Like others have stated the Dell Warrenty is mainly for parts as we always have our techs onsite too. Getting parts for a server in 4 hours is huge as we couldn't possibly stock all the different server parts we could need. We had a server Dell server fail at 4PM on a Friday for a major customer and we had the MB replaced and the system back up by 7PM. Customer was extremely happy.

Obviously the VMS manufacturers have determined by bundling licenses and hardware it increases their customers potential to purchase both. The problem isn't the software typically but the undersized hardware in most scenarios to compete with the HP, Dell, Intransa etc servers.

As a Seneca manufacturers rep I can tell you there is a secret sauce included with their hardware. You are getting better components as a part of a $25 million+ computer hardware susidiary of Arrow. On top of that you get Next business day onsite support with a 3 yr warranty. Plus this is truly open platform with a multitude of VMS manufacturers with customer images to increase throughput better than the VMS manufacturers themselves.

You can buy Dell or HP servers but the same spec Seneca box will blow out the competitors due to the custom image being geared specifically for video surveillance.
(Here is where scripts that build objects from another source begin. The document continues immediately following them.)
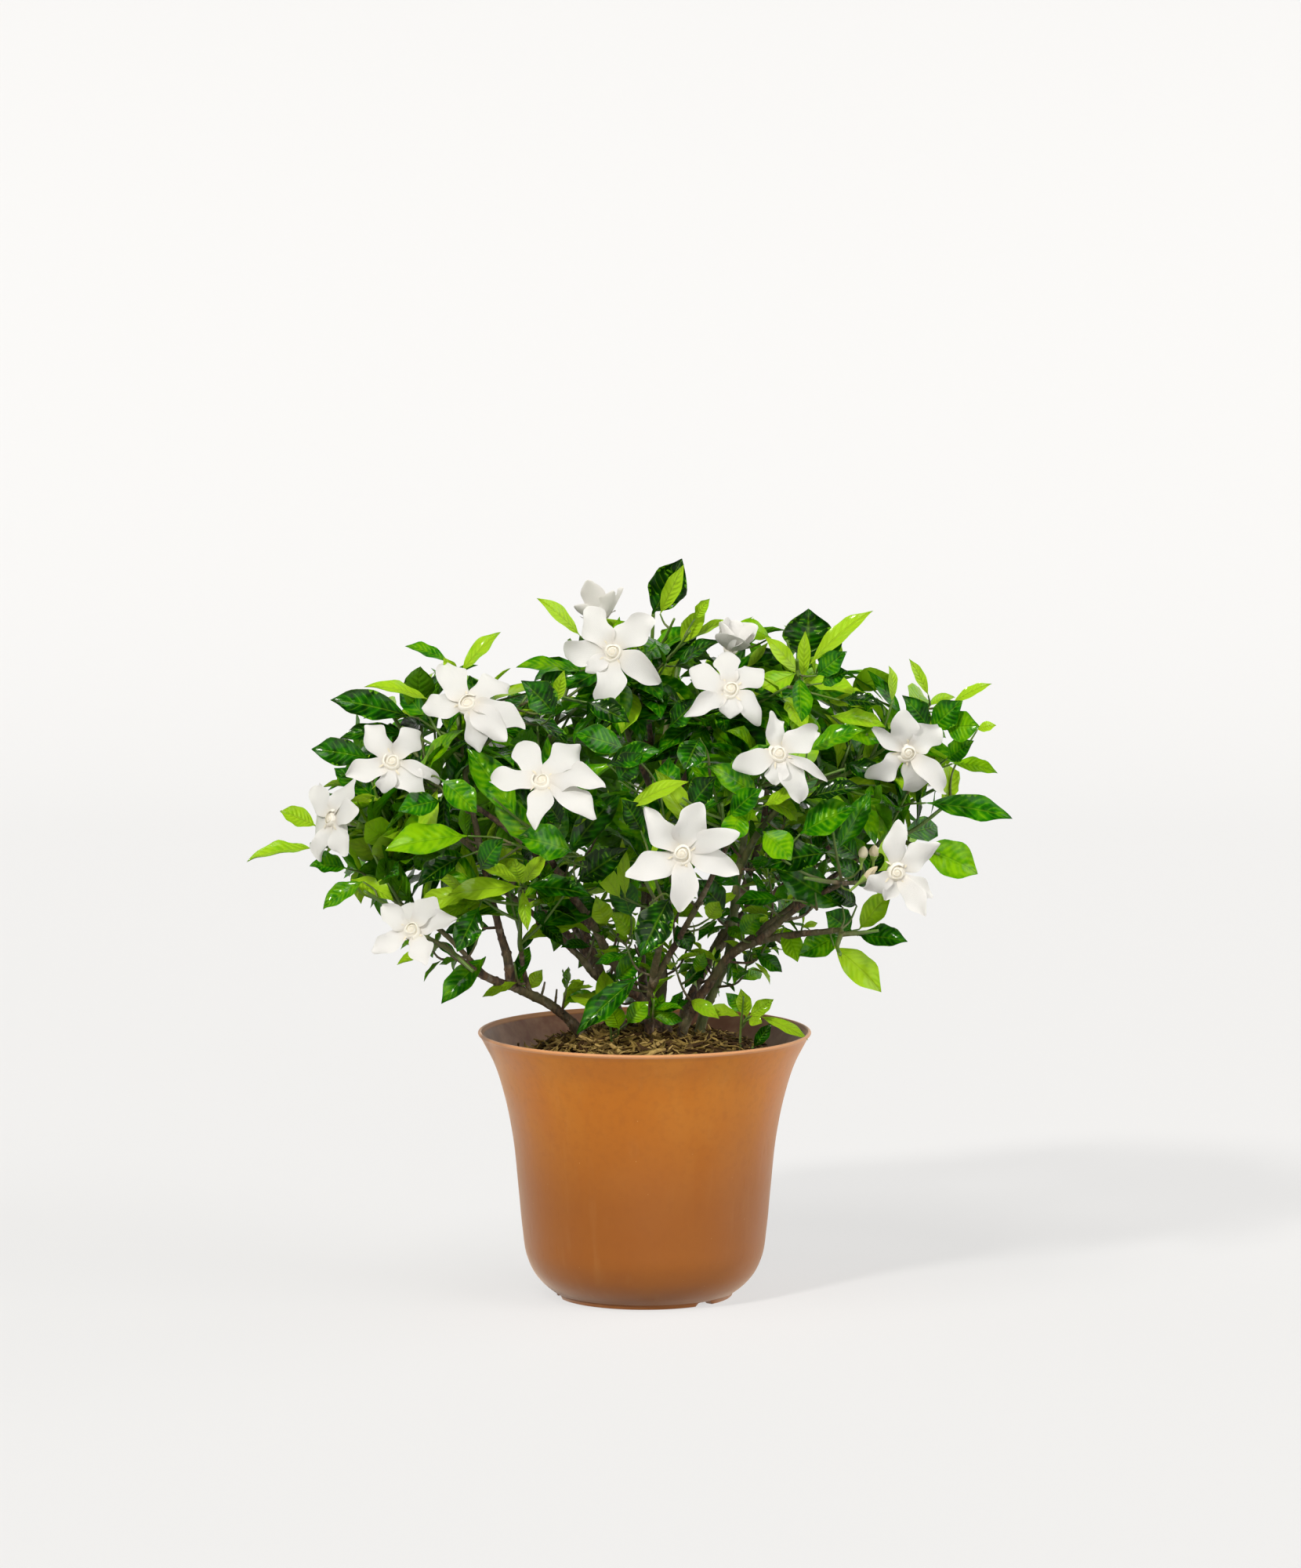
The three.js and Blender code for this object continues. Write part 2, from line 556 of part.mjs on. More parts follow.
// The green cup and the short stalk that hold a flower.
function calyx(flowerShape, stalkFrom) {
  const facing = facingOf(flowerShape);
  const heel = heelOf(flowerShape).addScaledVector(facing, -GAP);
  const foot = heel.clone().addScaledVector(facing, -CALYX_LENGTH);
  const way = [stalkFrom.toArray(), foot.toArray()];
  return [
    bar([foot.toArray(), heel.toArray()], TWIG_RADIUS, CALYX_RADIUS, TWIG_SIDES + 1, 1),
    bar(way, TWIG_RADIUS, TWIG_RADIUS, TWIG_SIDES, 1),
  ];
}

// The thin twig from a branch's first twig to just under the foot of a bud.
function budTwig({ at, to }, curve) {
  const back = vector(at).sub(vector(to)).normalize();
  const end = vector(at).addScaledVector(back, BUD_TWIG_RADIUS + GAP);
  const way = [twigAxis(curve, BUD_TWIG_SHARE).toArray(), end.toArray()];
  return bar(way, BUD_TWIG_RADIUS, BUD_TWIG_RADIUS, TWIG_SIDES, 1);
}

function branchTo(tip, root, owner, firstTwig) {
  const flowerShape = FLOWERS[tip];
  const end = flowerShape
    ? heelOf(flowerShape).addScaledVector(facingOf(flowerShape), -CALYX_LENGTH - STALK_LENGTH).toArray()
    : tip;
  const path = twigPath(root, end, firstTwig);
  const curve = new THREE.CatmullRomCurve3(path.map(vector), false, 'centripetal');
  const radius = firstTwig ? TWIG_RADIUS - 0.1 : TWIG_RADIUS + 0.2;
  const parts = [bar(path, radius, TWIG_RADIUS - 0.2, TWIG_SIDES, TWIG_STEPS)];
  if (flowerShape) {
    parts.push(...calyx(flowerShape, curve.getPointAt(0.97)));
  }
  parts.forEach((part) => settle(part, owner));
  return { curve, parts };
}

function leafyBranch(name, { root, tips }) {
  const twigs = [branchTo(tips[0], root, name)];
  const budTwigs = Object.values(BUDS).filter(({ branch }) => branch === name)
    .map((shape) => settle(budTwig(shape, twigs[0].curve), name));
  twigs[0].parts.push(...budTwigs);
  for (const tip of tips.slice(1)) {
    twigs.push(branchTo(tip, root, name, twigs[0].curve));
  }
  return { name, twigs };
}

function leavesOf({ name, twigs }) {
  const parts = [];
  for (const { curve, parts: wood } of twigs) {
    const leaves = [
      ...whorl(curve, 0.55, 2, 0.9, name),
      ...whorl(curve, 0.92, 3, 1, name),
    ];
    leaves.forEach((leaf) => placed.push({ body: leaf, owner: name }));
    parts.push(...wood, ...leaves);
  }
  return joined(parts);
}

function sprout(name, path) {
  const curve = new THREE.CatmullRomCurve3(path.map(vector), false, 'centripetal');
  const wood = settle(bar(path, TWIG_RADIUS, TWIG_RADIUS - 0.3, TWIG_SIDES, TWIG_STEPS), name);
  return { name, twigs: [{ curve, parts: [wood] }] };
}

// ---------------------------------------------------------------- buds

function bud({ at, to, radius }) {
  const [base, tip] = [vector(at), vector(to)];
  const [neck, belly] = [BUD_STALK, BUD_BELLY].map((share) => base.clone().lerp(tip, share).toArray());
  return joined([
    bar([at, neck], TWIG_RADIUS, TWIG_RADIUS, TWIG_SIDES + 1, 1),
    bar([neck, belly], TWIG_RADIUS, radius, TWIG_SIDES + 1, 1),
    bar([belly, to], radius, 0.6, TWIG_SIDES + 1, 1),
  ]);
}

// ---------------------------------------------------------------- assembly

const bodies = { pot: pot(), potting_soil: soil(), fibre_mulch: mulch() };

for (const [name, shape] of Object.entries(STEMS)) {
  bodies[name] = stem(name, shape);
}
for (const [name, shape] of Object.entries(FLOWERS)) {
  bodies[name] = flower(name, shape);
}
const shoots = Object.entries(BRANCHES).map(([name, shape]) => leafyBranch(name, shape));
shoots.push(...Object.entries(SPROUTS).map(([name, path]) => sprout(name, path)));
for (const [name, shape] of Object.entries(BUDS)) {
  bodies[name] = settle(bud(shape), name);
}
placed.push({ body: bodies.pot, owner: 'pot' }, { body: bodies.fibre_mulch, owner: 'fibre_mulch' });
for (const shoot of shoots) {
  bodies[shoot.name] = leavesOf(shoot);
}

const sproutHole = (path) => bar(path, TWIG_RADIUS + GAP, TWIG_RADIUS + GAP, TWIG_SIDES, TWIG_STEPS);
const holes = joined([
  ...Object.values(STEMS).map(rootHole),
  ...Object.values(SPROUTS).map(sproutHole),
]);
bodies.potting_soil = bodies.potting_soil.subtract(holes);
bodies.fibre_mulch = bodies.fibre_mulch.subtract(holes);

const FINISHES = [
  ['pot', '#b4702e', 0.4],
  ['potting_soil', '#2b211a', 0.95],
  ['fibre_mulch', '#7d6537', 0.9],
  ['stem', '#6b5444', 0.85],
  ['flower', '#fbf8f1', 0.6],
  ['bud', '#f1efdc', 0.6],
  ['branch', '#2f7a1c', 0.35],
  ['sprout', '#5aa01f', 0.35],
];
for (const [name, body] of Object.entries(bodies)) {
  const [, colour, roughness] = FINISHES.find(([start]) => name.startsWith(start));
  addNode(name, body, colour, roughness);
}

const gardenia = new THREE.Group();
gardenia.add(...nodes);

export default gardenia;
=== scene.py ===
"""The looks of a potted gardenia: a flared satin pot, mulched soil, woody stems, leaves and white flowers.

Every shape is a loft: rings of points carried along a path and closed by a pole at each end, worked out with
numpy as whole arrays. Sizes are in millimetres until a mesh is made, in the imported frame's axes: +Z up, the
front of the plant faces -Y, and the origin is on the pot's axis at the floor.
"""

import logging
import math
from collections.abc import Callable, Sequence
from dataclasses import dataclass, field
from enum import Enum

import bpy
import numpy as np
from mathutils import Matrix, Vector


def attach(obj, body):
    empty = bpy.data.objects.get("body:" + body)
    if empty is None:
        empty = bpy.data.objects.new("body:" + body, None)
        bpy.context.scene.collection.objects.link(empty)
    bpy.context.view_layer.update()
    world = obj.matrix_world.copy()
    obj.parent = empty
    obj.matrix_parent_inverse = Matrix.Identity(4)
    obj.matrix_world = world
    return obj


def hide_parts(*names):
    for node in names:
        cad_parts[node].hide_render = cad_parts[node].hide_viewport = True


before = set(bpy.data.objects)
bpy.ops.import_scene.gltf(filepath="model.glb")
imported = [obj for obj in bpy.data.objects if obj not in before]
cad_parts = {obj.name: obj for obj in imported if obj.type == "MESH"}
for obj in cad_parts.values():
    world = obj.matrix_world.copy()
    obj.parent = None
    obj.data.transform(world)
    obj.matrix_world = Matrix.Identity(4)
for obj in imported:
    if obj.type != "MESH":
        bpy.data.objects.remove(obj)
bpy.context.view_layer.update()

LOG = logging.getLogger("gardenia")
Array = np.ndarray
Random = np.random.Generator
Thing = bpy.types.Object
Material = bpy.types.Material
Socket = bpy.types.NodeSocket
Numbers = Array | float
Signal = "Value | float"
Point = tuple[float, float, float]
Colour = tuple[float, float, float]

MM = 0.001
UP = np.array([0.0, 0.0, 1.0])
ORIGIN: Point = (0.0, 0.0, 0.0)
TURN = 2 * math.pi
HAIR = 1e-9  # far less than any length here


# --- arithmetic


def unit(v: Array) -> Array:
    """Each vector, scaled to length one."""
    return v / np.maximum(np.linalg.norm(v, axis=-1, keepdims=True), HAIR)


def across_of(v: Array, axis: Array) -> Array:
    """The unit part of each vector v that is at right angles to the unit vector axis."""
    return unit(v - np.sum(v * axis, axis=-1, keepdims=True) * axis)


def smoothstep(low: float, high: float, x: Array) -> Array:
    """0 below low, 1 above high, and 3t^2 - 2t^3 between."""
    t = np.clip((x - low) / (high - low), 0, 1)
    return t * t * (3 - 2 * t)


def turns(count: int) -> Array:
    """Angles at even steps round a full turn."""
    return TURN * np.arange(count) / count


def oval(angle: Array, right: Array, up: Array, wide: Numbers = 1.0, high: Numbers | None = None) -> Array:
    """Points round an oval.

    Args:
        angle: the angle of each point from right towards up.
        right: the way of the oval's width, with a length of one.
        up: the way of its height, at right angles to right.
        wide: its radius along right.
        high: its radius along up, the same as wide if it isn't given.

    Returns:
        The points, from the oval's middle.
    """
    high = wide if high is None else high
    return (wide * np.cos(angle))[..., None] * right + (high * np.sin(angle))[..., None] * up


def rolled(side: Array, up: Array, turn: Array) -> tuple[Array, Array]:
    """Two vectors at right angles to each other, turned together from side towards up."""
    return side * np.cos(turn) + up * np.sin(turn), up * np.cos(turn) - side * np.sin(turn)


def size_of(v: Array) -> Array:
    """The length of each vector of an array."""
    return np.linalg.norm(v, axis=-1)


def run_of(path: Array) -> Array:
    """The distance along a path from its start to each of its points."""
    return np.concatenate([[0], np.cumsum(size_of(np.diff(path, axis=0)))])


def scattered(rng: Random, count: int, reach: float, shift: float = 0.0) -> tuple[Array, Array, Array]:
    """Random points, evenly spread on a disc.

    Args:
        rng: what they are drawn from.
        count: how many there are.
        reach: the radius of the disc.
        shift: how far its middle lies to the right of the axis.

    Returns:
        Their x, their y and their angles round the disc's middle.
    """
    radius, turn = reach * np.sqrt(rng.uniform(0, 1, count)), rng.uniform(0, TURN, count)
    return shift + radius * np.cos(turn), radius * np.sin(turn), turn


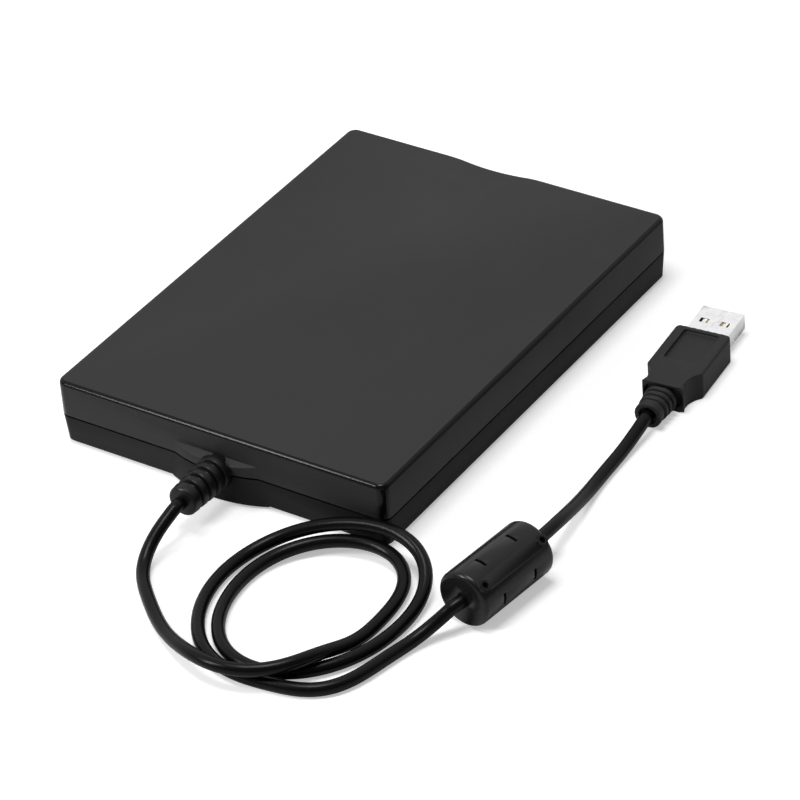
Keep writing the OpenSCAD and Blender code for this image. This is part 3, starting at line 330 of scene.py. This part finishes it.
def finishes():
    """Every finish of the drive by the name of its material slot, made at the first call."""
    if FINISHES:
        return FINISHES
    tone = colours()
    dark = (0.012, 0.012, 0.012)
    FINISHES.update({
        "cover_plastic": plastic(
            "Cover plastic", tone.cover, dull=0.56, cloud=0.012, specular=0.16, rim=RIM_SHADE_AND_GLOSS),
        "case_plastic": plastic(
            "Lower shell plastic", tone.case, dull=0.5, cloud=0.02, specular=0.1, rim=RIM_SHADE_AND_GLOSS),
        "dark_insulator": plastic("Dark insulator", dark, scale=600, dull=0.5),
        "rubber": plastic("Foot rubber", dark, scale=900, dull=0.8, cloud=0.15, bump=0.03),
        "bezel_plastic": plastic("Front panel plastic", (0.022, 0.022, 0.023), dull=0.45),
        "moving_plastic": plastic(
            "Moving part plastic", (0.03, 0.03, 0.031), scale=700, dull=0.38, bump=0.01),
        "chip_black": plastic("Chip resin", (0.016, 0.016, 0.017), scale=2200, dull=0.6, bump=0.01),
        "cord_rubber": plastic(
            "Cable sheath", tone.cord, scale=700, dull=0.26, cloud=0.12, bump=0.008, specular=0.12),
        "boot_rubber": plastic(
            "Strain relief", (0.006, 0.006, 0.006), scale=900, dull=0.36, cloud=0.1, bump=0.012,
            specular=0.2),
        "choke_plastic": plastic(
            "Choke skin", (0.008, 0.008, 0.0082), scale=1100, dull=0.26, cloud=0.06, bump=0.008,
            specular=0.22),
        "plug_plastic": plastic("Plug grip plastic", tone.plug, scale=1300, dull=0.5, cloud=0.05),
        "white_plastic": plastic(
            "White insulator", (0.8, 0.8, 0.79), scale=500, dull=0.4, cloud=0.03, bump=0.005),
        "ferrite": plastic("Ferrite", (0.03, 0.03, 0.032), scale=1600, dull=0.62, cloud=0.25, bump=0.04),
        "head_ceramic": plastic(
            "Head ceramic", (0.07, 0.045, 0.035), scale=400, dull=0.16, cloud=0.1, bump=0.002),
        "clear_green": plastic(
            "Clear lamp plastic", (0.18, 0.62, 0.28), scale=300, dull=0.12, cloud=0.05, bump=0.002),
        "flex_film": plastic(
            "Flat cable film", (0.62, 0.64, 0.68), scale=300, dull=0.25, cloud=0.06, bump=0.004),
        "copper": metal("Enamelled winding", (0.62, 0.2, 0.05), stretch=(1400.0, 1400.0, 200.0), dull=0.3),
        "bronze": metal("Sintered bronze", (0.55, 0.38, 0.14), stretch=(900.0, 900.0, 900.0), dull=0.42),
        "gold": metal("Gold plating", (0.8, 0.56, 0.2), stretch=(200.0, 900.0, 900.0), dull=0.22),
        "nickel": metal(
            "Nickel plating", (0.86, 0.86, 0.87), stretch=(400.0, 400.0, 400.0), depth=0.1, dull=0.24,
            bump=0.002),
        "ground_steel": metal("Ground steel", (0.72, 0.72, 0.73), stretch=(60.0, 60.0, 1200.0), dull=0.22),
        "plated_steel": metal(
            "Zinc plated sheet", (0.56, 0.57, 0.58), stretch=(700.0, 40.0, 700.0), dull=0.36),
        "screw_steel": metal(
            "Black screw steel", (0.12, 0.12, 0.125), stretch=(700.0, 700.0, 90.0), dull=0.34),
        "circuit_board": board_finish("Circuit board"),
    })
    return FINISHES


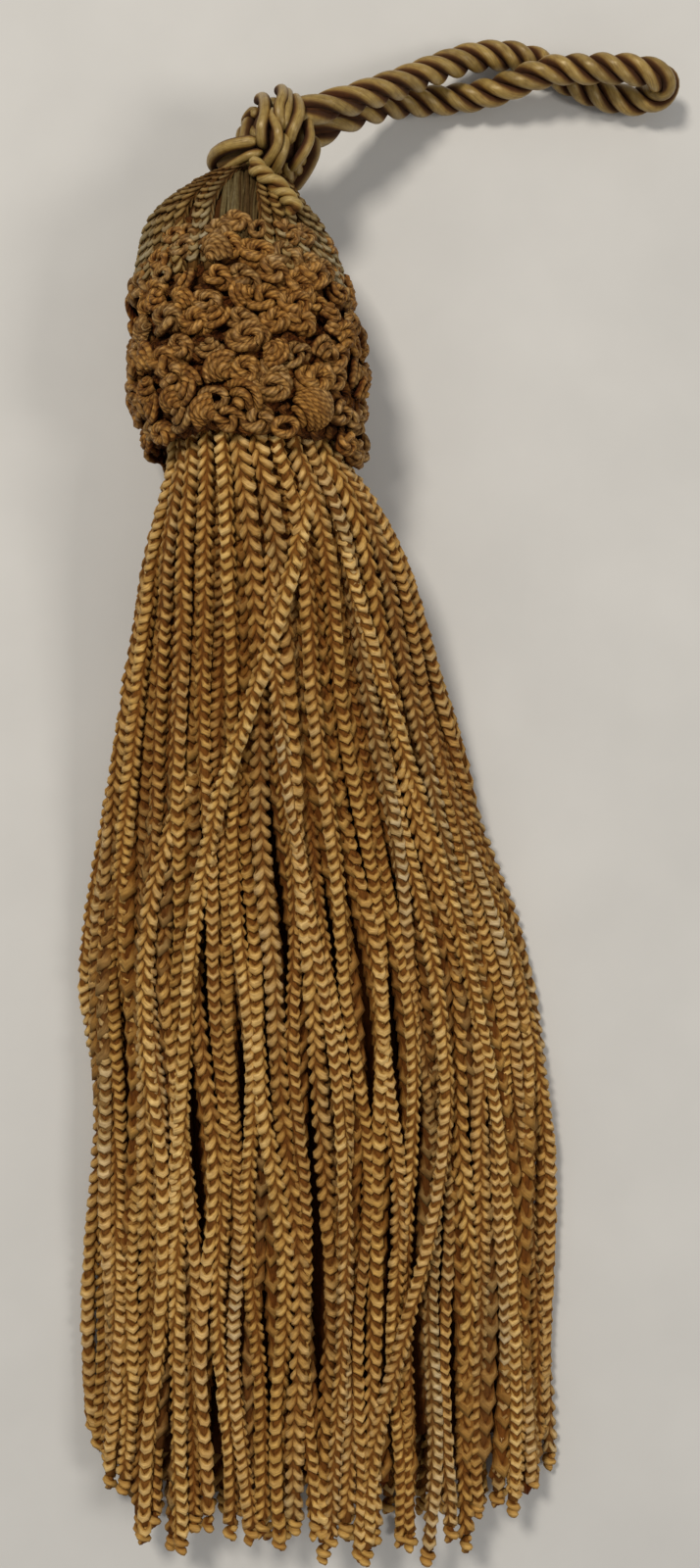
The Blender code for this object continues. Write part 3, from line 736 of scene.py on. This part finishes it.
def shades(colour, factors):
    """Return one colour at several brightnesses."""
    return [scaled(colour, (factor,) * 3) for factor in factors]


def rope_silk(context):
    """Return the silk of the rope and its knot, made once."""
    return bpy.data.materials.get("loop_satin") or silk(
        "loop_satin", shades(context.scene.tassel_colours.rope, (0.8, 1.0, 1.2)), 0.30,
        fibre_scale=14.0, fibre_strength=0.5, shine=0.6)


# Settings


def length_setting(name, description, default, least=0.5):
    """Return a property for a length, given in millimetres."""
    return bpy.props.FloatProperty(name=name, description=description, default=default * MM,
                                   min=least * MM, unit="LENGTH")


def colour_setting(name, description, default):
    """Return a property for a colour."""
    return bpy.props.FloatVectorProperty(name=name, description=description, default=default,
                                         subtype="COLOR", min=0, max=1)


class TasselSizes(bpy.types.PropertyGroup):
    """Sizes that a user would change."""

    strand_width: length_setting("Strand width", "Width of one chained strand", 1.75)
    stitch_length: length_setting("Stitch length", "Length of one chain stitch", 1.65)
    strand_length: length_setting("Strand length", "Length of the skirt below the ruff", 110.0, 10)
    outer_strands: bpy.props.IntProperty(
        name="Outer strands", description="Strands round the outside of the skirt", default=58, min=8)
    rope_diameter: length_setting("Rope diameter", "Diameter of the loop's rope", 3.2, 1)
    rope_lay: length_setting("Rope lay", "Length in which a ply goes once round the rope", 7.5, 2)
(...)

Best of all the pricing is a fraction of what you'd traditionally pay for the hardware provided by the VMS company. In addition to an NVR Seneca Can also provide an access control server, client station, hybrid server, management server, expandable storage, viewing station, SAS storage, or SAN. One stop shop for your hardware needs.

Installers worried about their 3rd party server manufacturer taking food off their table with support instead can make money servicing Seneca servers. You can become a certified partner and actually get paid to service the equipment yourself as well as servers you didn't necessarily install in the first place.

I run the DSS lab at Seneca.

To go along with Pierce's glowing is some test data and observations that we recently performed in our lab.

Over the summer we purchased a nice Dual CPU Dell system (R730XD -PWE-C1) and had a Dell rep come in and set it up since we are not Dell experts. We told him what it was to be used for and he did his thing.

This config is like our XNVR400 systems so we matched a build by CPU, Memory, OS and Storage.

I installed Milestone Corp on both machines and ran them between 700 and 800 mbits camera input for several days so the storage would fill up.

My observations were …

1) Storage was about the same performance with either machine being better than the other at any given time. Both were 8 spindles in RAID5, The OS was SSD in both systems.

2) The Dell CPU was running 100% whereas our was running at 50% (the blue line you can see on the Task Manager which says what clock is running at).

3) The Dell machine had 100s of thousands of discarded NIC packets vs our machine with zero. This was by far the largest delta and is the result of the settings we put on the well as the NIC hardware selection. The NIC hardware was the same vendor…so it boiled down to the settings we apply.

4) Anecdotal…. The Dell server was quite complicated to set up vs our server. I think that was because of the health monitoring system they have (DRAC). Even compared to HP servers I have worked on recently they are more complicated.

So...are the settings truly secret?...not really..but you do have to do some research and experimenting to discover them. We have done that work in the lab.
Then we automated those settings so that when our customer gets the system…they get applied at first boot post windows license.
The automation saves a bunch of config time wandering around Control Panel and RAID setups.
The settings in general have shown anywhere from 5 to 30% performance improvement (vs defaults) depending on the VMS.
BTW...we build the RAID arrays for free which saves hours of time.

Does your Tier1 brand vender have a Surveillance group that is familiar with how VMSs use the hardware? I can only speak for us that we do.... and for many VMSs we have nice relationships with their technical crews. This makes it much more convenient when a field issue happens in that we already know who to reach out to when the issue seems to be going past the hardware into the application level.

Thank you Mr. Dotson, that is very helpful and well documented.